INFORMATION SHOWN »
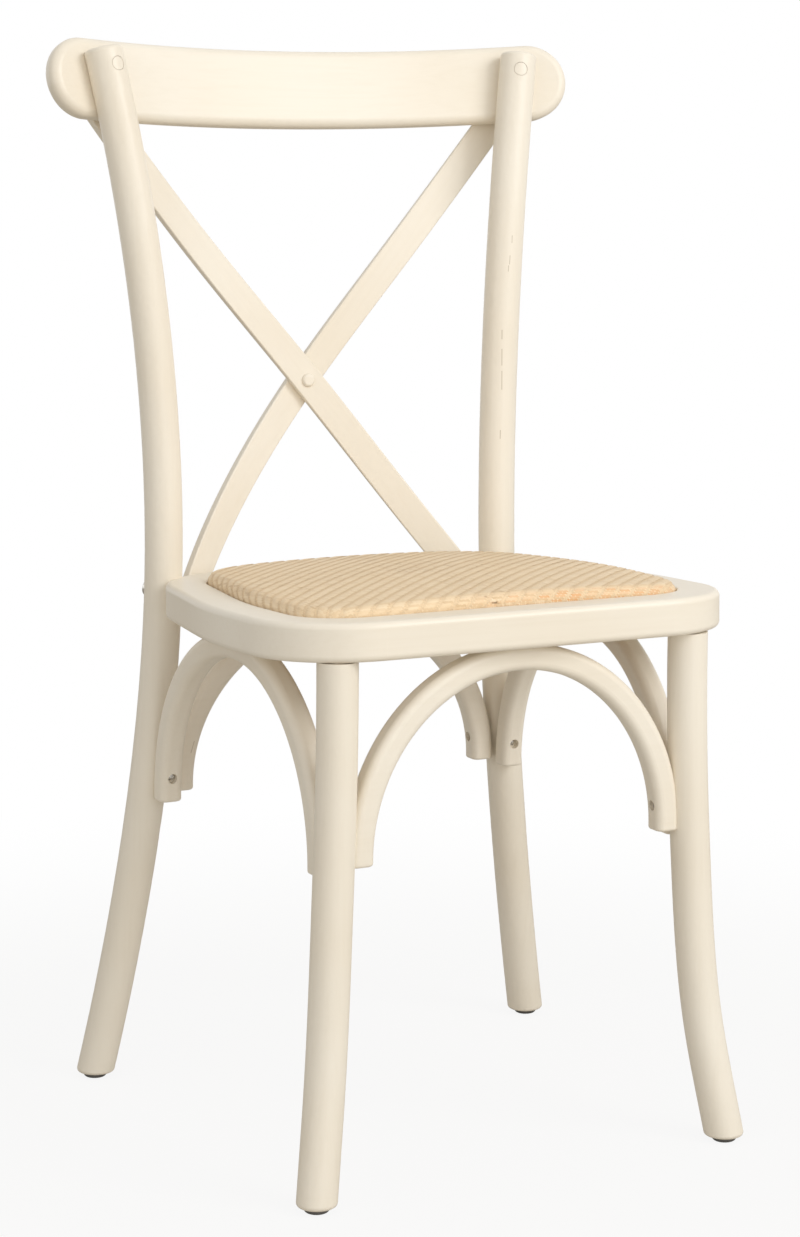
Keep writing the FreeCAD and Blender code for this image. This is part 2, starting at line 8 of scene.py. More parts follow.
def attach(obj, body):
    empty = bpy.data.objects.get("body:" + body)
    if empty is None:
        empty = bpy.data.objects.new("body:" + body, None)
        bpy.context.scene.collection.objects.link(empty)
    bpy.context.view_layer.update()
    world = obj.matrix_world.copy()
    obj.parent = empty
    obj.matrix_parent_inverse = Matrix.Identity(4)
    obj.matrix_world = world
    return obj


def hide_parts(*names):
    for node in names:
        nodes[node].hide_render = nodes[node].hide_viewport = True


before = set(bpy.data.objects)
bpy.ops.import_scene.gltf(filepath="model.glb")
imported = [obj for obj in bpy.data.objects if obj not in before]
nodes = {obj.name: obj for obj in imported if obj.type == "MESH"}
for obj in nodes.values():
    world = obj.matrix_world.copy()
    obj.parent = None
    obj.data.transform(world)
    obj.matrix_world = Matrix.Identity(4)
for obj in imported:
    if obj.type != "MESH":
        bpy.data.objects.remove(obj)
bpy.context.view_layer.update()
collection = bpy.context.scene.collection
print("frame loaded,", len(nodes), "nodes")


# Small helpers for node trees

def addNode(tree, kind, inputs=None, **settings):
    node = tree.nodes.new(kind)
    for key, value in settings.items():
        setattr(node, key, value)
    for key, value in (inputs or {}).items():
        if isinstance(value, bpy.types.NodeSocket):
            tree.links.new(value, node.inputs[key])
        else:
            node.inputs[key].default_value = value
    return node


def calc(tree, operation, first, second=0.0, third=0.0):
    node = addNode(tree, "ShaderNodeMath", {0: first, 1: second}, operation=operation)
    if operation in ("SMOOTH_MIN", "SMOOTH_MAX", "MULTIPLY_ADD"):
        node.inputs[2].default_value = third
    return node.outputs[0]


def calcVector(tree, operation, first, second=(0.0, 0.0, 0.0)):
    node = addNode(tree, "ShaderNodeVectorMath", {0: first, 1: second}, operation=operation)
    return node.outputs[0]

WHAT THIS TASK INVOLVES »
Write out, unaltered, the lines from the opening of the listing through the line that includes "# Small helpers for node trees".

COMPLETE OUTPUT »
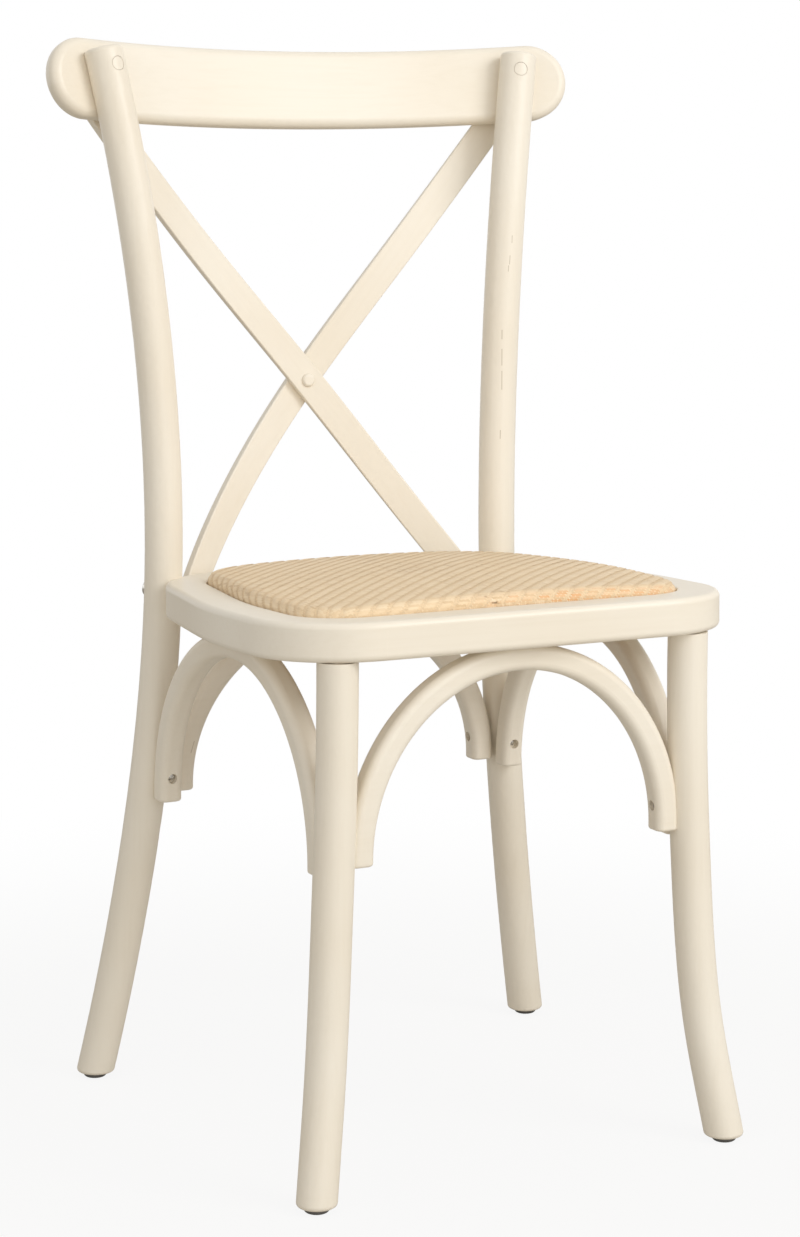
Keep writing the FreeCAD and Blender code for this image. This is part 2, starting at line 8 of scene.py. More parts follow.
def attach(obj, body):
    empty = bpy.data.objects.get("body:" + body)
    if empty is None:
        empty = bpy.data.objects.new("body:" + body, None)
        bpy.context.scene.collection.objects.link(empty)
    bpy.context.view_layer.update()
    world = obj.matrix_world.copy()
    obj.parent = empty
    obj.matrix_parent_inverse = Matrix.Identity(4)
    obj.matrix_world = world
    return obj


def hide_parts(*names):
    for node in names:
        nodes[node].hide_render = nodes[node].hide_viewport = True


before = set(bpy.data.objects)
bpy.ops.import_scene.gltf(filepath="model.glb")
imported = [obj for obj in bpy.data.objects if obj not in before]
nodes = {obj.name: obj for obj in imported if obj.type == "MESH"}
for obj in nodes.values():
    world = obj.matrix_world.copy()
    obj.parent = None
    obj.data.transform(world)
    obj.matrix_world = Matrix.Identity(4)
for obj in imported:
    if obj.type != "MESH":
        bpy.data.objects.remove(obj)
bpy.context.view_layer.update()
collection = bpy.context.scene.collection
print("frame loaded,", len(nodes), "nodes")


# Small helpers for node trees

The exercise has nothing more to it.